Women….was all that he said.
I used to accompany my Mum on her shopping trips. We used to shop at Tekah for vegetables, meat and fish. There were no fixed prices in the 50s. You had to bargain, a skill you earned with practice. Especially at the Chinese shops, when you felt that you were at a disadvantage, because you could not speak the language. My Mum and her regular vendors had a predictable song and dance routine. She would pick up something and ask the Chinese towkay how much something costed.
Ten dollars, lah, he would say.
My Mum would start at two dollars, while I stood there mortified, pretending that I had nothing to do with the lady.
Aiya , how can , lah ? 9 dollars okay, lah, He would say.
My Mum would put it down and walk away. The towkay would call her back every time. And she would return every time. My mum would inch her way up on the price, dollar for dollar and the towkay would climb his way down, dollar for dollar , muttering and cursing in Chinese under his breath. They would do a verbal Tango, every single time, to reach around 5 dollars, half of what was quoted to start with. If you saw them in action, you would have never believed that it was a well rehearsed routine.

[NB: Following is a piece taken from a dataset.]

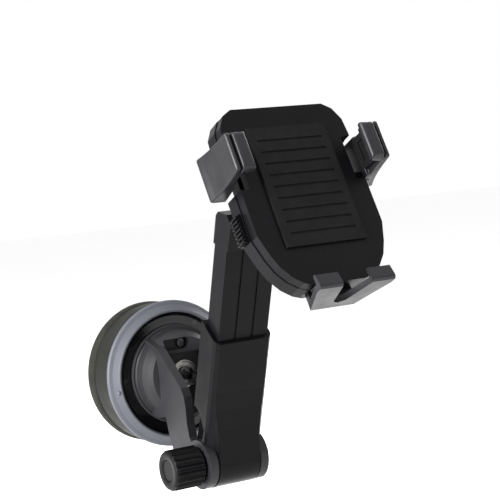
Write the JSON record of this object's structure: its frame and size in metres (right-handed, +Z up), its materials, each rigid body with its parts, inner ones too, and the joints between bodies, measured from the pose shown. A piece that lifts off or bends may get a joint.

When Sam and I got married , my Mum and Dad invited everyone who had touched their lives during the time in Singapore. Every Vendor , Tradesman, Dustman and Duke they interacted with, was seated in Christ Church and in the chairs outside, clutching confetti in their hands. Even the elderly Butcher , they threatened to marry me off to, if I didn’t eat my veggies, was there, grinning from ear to ear. I had difficulty in recognising him, as he was dressed, in formal clothes with his shirt tucked in. He was not in his usual sleeveless vest and lungi, wielding a cleaver. The Transvestite Appam person who supplied us with the fluffy rice pancakes was sitting next to the Butcher, beaming.
My Mum and Dad started off as Diaspora, but over the years they lived in Singapore, their list of friends and acquaintances, from all the walks of life would have been a Forbes List.